Fazle ur-Rahim Marwat, the university’s vice chancellor, said security forces alone could not keep students safe, saying it required a move away from an extreme interpretation of Islam. After the Peshawar attack, the government promised to set up a joint Intelligence Directorate, but that has not happened yet. “The government is trying to develop a response but is facing capacity issues,” Rana said, particularly in the area of intelligence-sharing among the powerful intelligence agencies and the police.

Rana, whose institute tracks militant movement, said the divisions in the Taliban over who carried out Wednesday’s attack probably has more to do with a fear of retribution than a reflection of a deeply divided Taliban. The backlash that followed APS attack was so severe that it probably left the Taliban “reluctant to take credit”, he added, noting that Afghan security forces joined in operations against Pakistani Taliban hideouts afterward. In a press conference after the attack, Pakistan military spokesman Lt. Gen Asim Bajwa stated the attackers carried mobile phones with Afghan numbers and “were in touch with their handlers in Afghanistan.” He added that the militants hate education because it is a symbol of progress.
Pakistan maintains that its militants often find refuge in Afghanistan.
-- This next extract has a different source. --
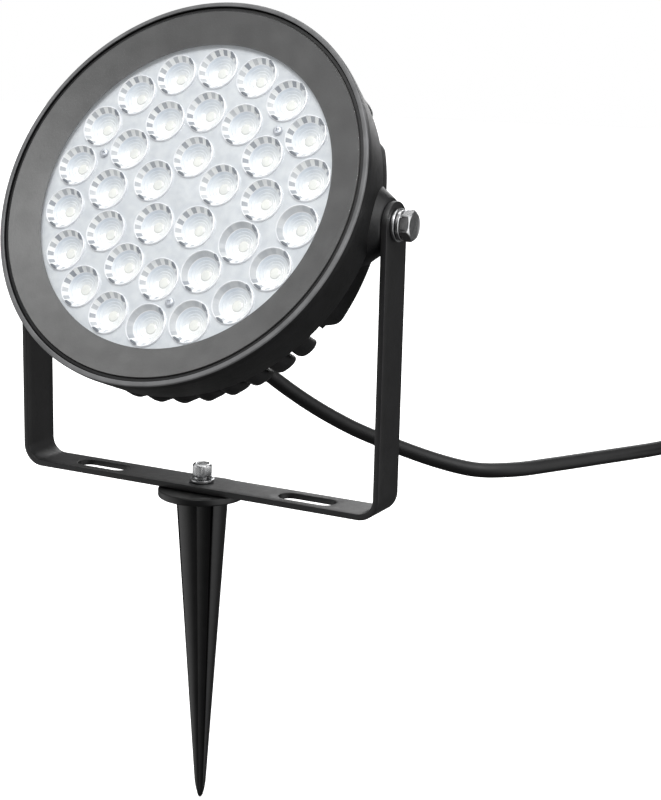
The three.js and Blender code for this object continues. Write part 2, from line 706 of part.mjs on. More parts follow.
// ---------- pivot fasteners, drawn in the yoke's frame about the pivot ----------

function addPivotFasteners(head) {
  const washerStart = YOKE_OUTER_HALF + GAP;
  const springStart = washerStart + M8.flat + GAP;
  const headStart = springStart + M8.spring + GAP;
  for (const [side, label] of [[-1, 'left'], [1, 'right']]) {
    const washer = turnedX(ring(M8.hole, M8.washer, washerStart, washerStart + M8.flat), 24, side);
    addPiece(head, `pivot_flat_washer_${label}`, washer, stainless());
    const spring = springWasher(M8.hole, M8.springRadius, M8.spring).rotateZ(-side * Math.PI / 2);
    spring.translate(side * springStart, 0, 0);
    addPiece(head, `pivot_spring_washer_${label}`, spring, stainless());

    const chamfer = turned([
      [0, headStart],
      [M8.flats, headStart],
      [M8.flats, headStart + M8.head - 3.2],
      [M8.flats / 2 - 0.2, headStart + M8.head],
      [0, headStart + M8.head],
    ], 24);
    const hex = toSolid(hexRod(M8.flats, headStart, headStart + M8.head + 1)).intersect(toSolid(chamfer));
    const shank = toSolid(rod(M8.shank, BOLT_TIP + GAP, headStart + 1, 16));
    const bolt = toGeometry(join([hex, shank])).rotateZ(-side * Math.PI / 2);
    addPiece(head, `pivot_bolt_${label}`, bolt, stainless());
  }
}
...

Civil society and politicians expressed solidarity with attack victims by organising protests and vigils across the country. Unidentified gunmen entered Bacha Khan University on Wednesday and opened fire on students and faculty members as they gathered at the school for a poetry recital to commemorate the death anniversary of the activist and leader whom the school is named after. The co-ed Bacha Khan University in Charsadda was named for a prominent secular activist and ally of Mahatma Gandhi, and embodied much of what the extremists revile.

The attack coincided with the anniversary of Khan’s death in 1988. Although Khan hailed from the religiously conservative northwest, he was a secular leftist sympathetic to communism, and an outspoken opponent of an earlier generation of jihadis. The mastermind of the Army Public School Peshawar attack, Umar Mansoor of the banned Tehreek-i-Taliban Pakistan (TTP) Geedar group, claimed responsibility for the attack. The breakaway Taliban faction that claimed Wednesday’s attack called the university “an instrument of the government and army,” without elaborating.